Another subject was the water treatment to kill pathogens in the water used to treatment with those methods being wide and varied. In all instances, for greater disease and insect control the emphasis was on cleanliness and disinfecting greenhouses not in use before starting plants in them. Something as simple as keeping watering wands off the floor would keep them from being inoculated from a pathogen called Pythium that attacks the stems of many plants. The whole focus was on plant quality as good and uniform quality sells while poor quality does not. The seminar finished on the last day with a tour to Green Circle Growers west of Oberlin, Ohio and owned by the Van Wingerden family that originally came from Holland. While the 108 acres under the cover of greenhouses grows a wide variety of annual flowers and foliage plants, orchids are another specialty in which the company ships over 8 ½ million per year all over the United States and Canada.

What’s so amazing is the automation of the growing operation of the shade, watering, heating and sorting systems to produce and ship these plants. Amazingly, a camera takes 24 photographs of each plant running through the cameras chamber at one per second! Then the cameras assign each plant to a slot to automatically sort it to an A, B, and C grade!

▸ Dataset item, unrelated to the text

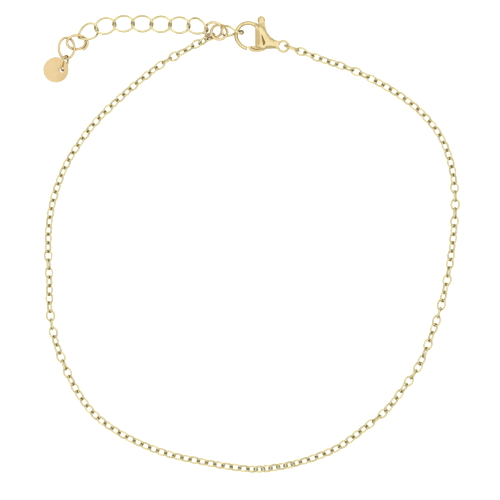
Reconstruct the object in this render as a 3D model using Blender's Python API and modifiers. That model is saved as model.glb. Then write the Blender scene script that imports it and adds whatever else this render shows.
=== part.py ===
"""Fine cable chain for the ankle, with a lobster clasp and a seven-link extender, fastened and lying flat.

Metres, +Z up. The bracelet lies on Z = 0. The origin is below the middle of its outline, +X runs towards the
side that the clasp's eye points to, and +Y from the loop's middle to the clasp.
"""

import math
from collections import namedtuple

import bmesh
import bpy
from mathutils import Matrix, Vector

MM = 0.001
COLLECTION = "cable_chain_ankle_bracelet"

# How finely the round shapes are cut: steps round a turn or along a line.
LINK_STEPS = 16
LAPPED_LINK_STEPS = 20
ROUTE_STEPS = 24
HOOK_STEPS = 20
EYE_STEPS = 24
PIN_SIDES = 16
DISC_STEPS = 32
DISC_HOLE_SIDES = 20
WELD_DISTANCE = 0.0005 * MM
WIRE_SHARP_ANGLE = 50.0
CASE_SHARP_ANGLE = 35.0

# The fine cable chain: oval links of round wire, each rolled a quarter turn against the one before it.
CHAIN_LINKS = 148
CHAIN_WIRE = 0.33 * MM
CHAIN_LINK_LENGTH = 2.17 * MM
CHAIN_LINK_WIDTH = 1.70 * MM
CHAIN_HEIGHT = 0.65 * MM
CHAIN_TUBE_DIAMETER = 1.30 * MM
REAL_LINKS_PER_END = 2
TUBE_GAP = 0.22 * MM
TUBE_POINTS = 78

# The route of the chain's middle line, from the clasp's jump ring round to the extender, in millimetres.
ChainPoint = namedtuple("ChainPoint", "x y")
CHAIN_ROUTE = [
    ChainPoint(*xy)
    for xy in (
        (7.9, 33.6), (12.6, 31.9), (17.3, 30.3), (21.9, 28.1), (26.2, 25.5), (30.0, 22.3), (33.0, 18.3),
        (34.7, 13.6), (35.3, 8.6), (35.2, 3.6), (34.7, -1.4), (33.9, -6.4), (32.7, -11.3), (31.1, -16.1),
        (29.2, -20.7), (26.4, -24.9), (23.3, -28.8), (19.4, -32.0), (15.3, -35.0), (10.7, -37.0),
        (5.9, -38.3), (0.9, -38.9), (-4.1, -38.4), (-9.0, -37.5), (-13.9, -36.4), (-18.6, -34.7),
        (-23.1, -32.4), (-27.1, -29.4), (-30.1, -25.4), (-32.3, -20.9), (-34.0, -16.1), (-34.8, -11.2),
        (-34.9, -6.2), (-35.1, -1.1), (-34.9, 3.9), (-33.9, 8.8), (-32.1, 13.5), (-29.5, 17.8),
        (-26.4, 21.7), (-22.8, 25.2), (-19.0, 28.5), (-15.0, 31.5), (-10.6, 34.0), (-6.3, 36.5),
    )
]

# The extender and the hook's link: larger ovals, curb twisted so that their two ends stand 90 degrees apart.
# A squareness of 2 is a plain oval, and more pushes its four shoulders out.
CURB_WIRE = 0.36 * MM
CURB_LINK_LENGTH = 4.00 * MM
CURB_LINK_WIDTH = 3.08 * MM
CURB_TWIST = 45.0
CURB_SQUARENESS = 2.4

# Rings and plain links: length, width and wire.
RingSize = namedtuple("RingSize", "length width wire")
RING_SIZES = {
    "joining_ring_1": RingSize(3.40 * MM, 3.40 * MM, 0.45 * MM),
    "joining_ring_2": RingSize(3.20 * MM, 3.20 * MM, 0.45 * MM),
    "clasp_jump_ring": RingSize(2.92 * MM, 2.92 * MM, 0.40 * MM),
    "end_link_1": RingSize(3.88 * MM, 3.04 * MM, 0.44 * MM),
    "end_link_2": RingSize(4.05 * MM, 3.13 * MM, 0.41 * MM),
    "charm_ring": RingSize(3.00 * MM, 3.00 * MM, 0.36 * MM),
}

# The wire of the first end link runs past a full turn, so that its first end lies above and outside its last.
LAPPED_LINK = "end_link_1"
LAP_FROM, LAP_TURN = -56.0, 435.0
LAP_SPREAD = 0.36 * MM
LAP_RISE = 0.45 * MM

# Where each link, ring and charm lies: its centre in millimetres, then heading, pitch and roll in degrees.
Place = namedtuple("Place", "x y z heading pitch roll")
PLACES = {
    "chain_link_first_1": Place(8.67, 33.36, 1.04, -19.5, 10.5, 27.3),
    "chain_link_first_2": Place(10.01, 32.87, 0.79, -21.1, 8.9, -62.5),
    "chain_link_last_1": Place(-7.16, 35.90, 0.61, 30.7, 4.5, -39.1),
    "chain_link_last_2": Place(-8.23, 35.19, 0.77, 43.5, -19.7, 53.1),
    "clasp_jump_ring": Place(7.07, 33.94, 1.46, -21.4, -4.9, -83.3),
    "hook_link": Place(-3.16, 36.80, 1.59, -5.5, -2.9, 70.5),
    "joining_ring_1": Place(-6.49, 37.08, 1.07, -2.9, 2.7, 25.6),
    "joining_ring_2": Place(-5.49, 36.72, 1.10, 0.0, -0.1, -19.2),
    "extender_link_1": Place(-9.20, 37.71, 0.98, -17.4, -8.8, 25.1),
    "extender_link_2": Place(-12.41, 37.94, 0.85, -2.7, 0.0, 0.0),
    "extender_link_3": Place(-15.62, 38.09, 0.85, -0.3, 0.0, 0.0),
    "extender_link_4": Place(-18.84, 38.18, 0.76, -2.8, 0.0, 0.0),
    "extender_link_5": Place(-22.05, 38.18, 0.76, 1.5, 0.0, 0.0),
    "extender_link_6": Place(-25.22, 37.77, 0.83, 13.2, 0.0, 0.0),
    "extender_link_7": Place(-28.21, 36.69, 1.01, 27.9, 1.5, -19.6),
    "end_link_1": Place(-30.13, 34.88, 1.14, 0.0, 4.8, 17.8),
    "end_link_2": Place(-31.90, 33.95, 1.10, -89.6, -5.0, 3.3),
    "charm_ring": Place(-32.22, 31.36, 1.43, -105.4, 2.5, -70.4),
    "disc_charm": Place(-33.73, 30.18, 1.25, 0.4, -8.4, 2.0),
}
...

It will be exciting this late winter on March 7th and 8th with our own orchid show as the Orchid Society puts on its wares.

At the nursery, I am anxious to implement another step of water purification and biological control of insects.

The seminar at OARDC are presented by several scientists in the employ of Ohio State University with many more on staff. Better living through research is the motto of the Ohio Agricultural Research and Development Center.